In the first line, eq defines an equation corresponding to the columns of the design matrix. This equation is specified using the eqs() option. The expand() option is used to tell the program that the data have been expanded to one row for each possible response category. The variable obs indicates which linear preditors need to be combined for the denominator of the PCM, and the dichotomous variable chosen picks out the linear predictor that goes into the numerator. The multinomial logit link is specified in the mlogit option.

In the output, the coefficient of di_j is the estimated step difficulty for item i and category j. For the two-parameter logistic (2PL) PCM, you need a different design matrix:

forvalues i=1/5 {
	gen x_it`i' = x*item`i'
}

The syntax to fit the 2PL PCM is

eq load: x_it1-x_it5
gllamm x d1_1-d5_3, i(pid) eqs(load) link(mlogit) expand(obs chosen o) ///
  noconstant adapt

Rating scale model (RSM)

The rating scale model is a special case of the PCM. The RSM assumes the differences in the step difficulties for different categories are the same for all items. The design matrix for the RSM has fewer columns than the one for the PCM. Use the same example as for the PCM, consider five items with four categories (from 0 to 3). We first need to generate the columns of the matrix that correspond to the common step parameters.

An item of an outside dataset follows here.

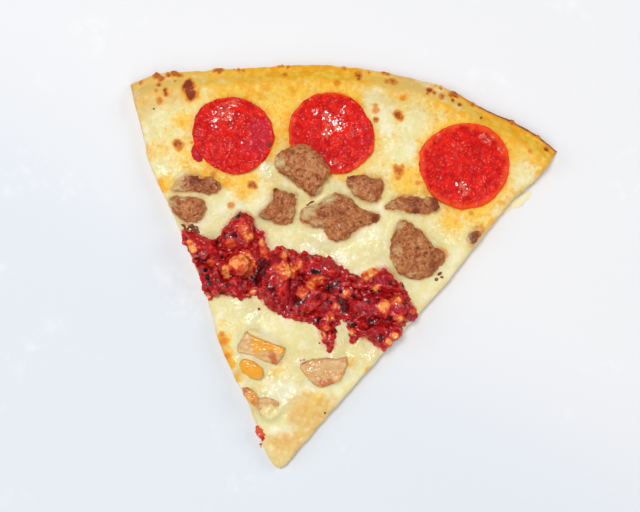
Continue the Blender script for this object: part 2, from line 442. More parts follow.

generate step1 = -1*(x>=1)
generate step2 = -1*(x>=2)
generate step3 = -1*(x>=3)

The columns for the item scale parameters are generated as

foreach var of varlist item* {
	generate n`var' = -1*`var'*x
}

The syntax to fit the RSM is

eq slope: x
gllamm x nit1-nit5 step2 step3, i(pid) eqs(load) link(mlogit) ///
   expand(obs chosen o) nocons adapt

The 2PL RSM has the same design matrix as the 2PL PCM. The syntax for the 2pl RCM is

eq slope: x_it1-x_it5
gllamm x nit1-nit5 step2 step3, i(pid) eqs(load) link(mlogit) ///
   expand(obs chosen o) adapt nocons

In the RSM output, the coefficient of niti is the estimated step parameter for the first step of item i. The coefficient for stepj is the estimated additional difficulty for the step from j-1 to j where the step parameter for the first category is constrained to 0 for all items.

Examples

Cumulative probability models: Graded response models
- Section 8.4 on Item response models with explanatory variable in Rabe-Hesketh, S., Skrondal, A. and Pickles, A. (2004). GLLAMM Manual. U.C. Berkeley Division of Biostatistics Working Paper Series. Working Paper 160.
  - Delinquency data
- Sections 11.9-11.12 on Do experts differ in their essay grading? in Rabe-Hesketh, S. and Skrondal, A. (2012). Multilevel and Longitudinal Modeling Using Stata (Third Edition). Volume II: Categorical Responses, Counts, and Survival. College Station, TX: Stata Press.
  - Do-file for Chapter 11
  - Essay data
Adjacent-category logit models: Partial credit and rating scale models
- Zheng, X. and Rabe-Hesketh, S. (2007). Estimating parameters of dichotomous and ordinal item response models using gllamm. The Stata Journal 7, 313-333.
  - Datasets and do-files: Use these commands in Stata:
    net sj 7-3 st0129 net get st0129

References

Embretson, S. E. and Reise, S. P. (2000). Item Response Theory for Psychologists. Mahwah, NJ: Lawrence Erlbaum Associates.
Rabe-Hesketh, S. and Skrondal, A. (forthcoming). GLLAMM software. In van der Linden, W. J. and Hambleton, R. K. Handbook of Item Response Theory: Models, Statistical Tools, and Applications. Boca Raton, FL: Chapman & Hall/CRC Press, volume 3, chapter 30.
Zheng, X. and Rabe-Hesketh, S. (2007). Estimating parameters of dichotomous and ordinal item response models using gllamm. The Stata Journal 7, 313-333.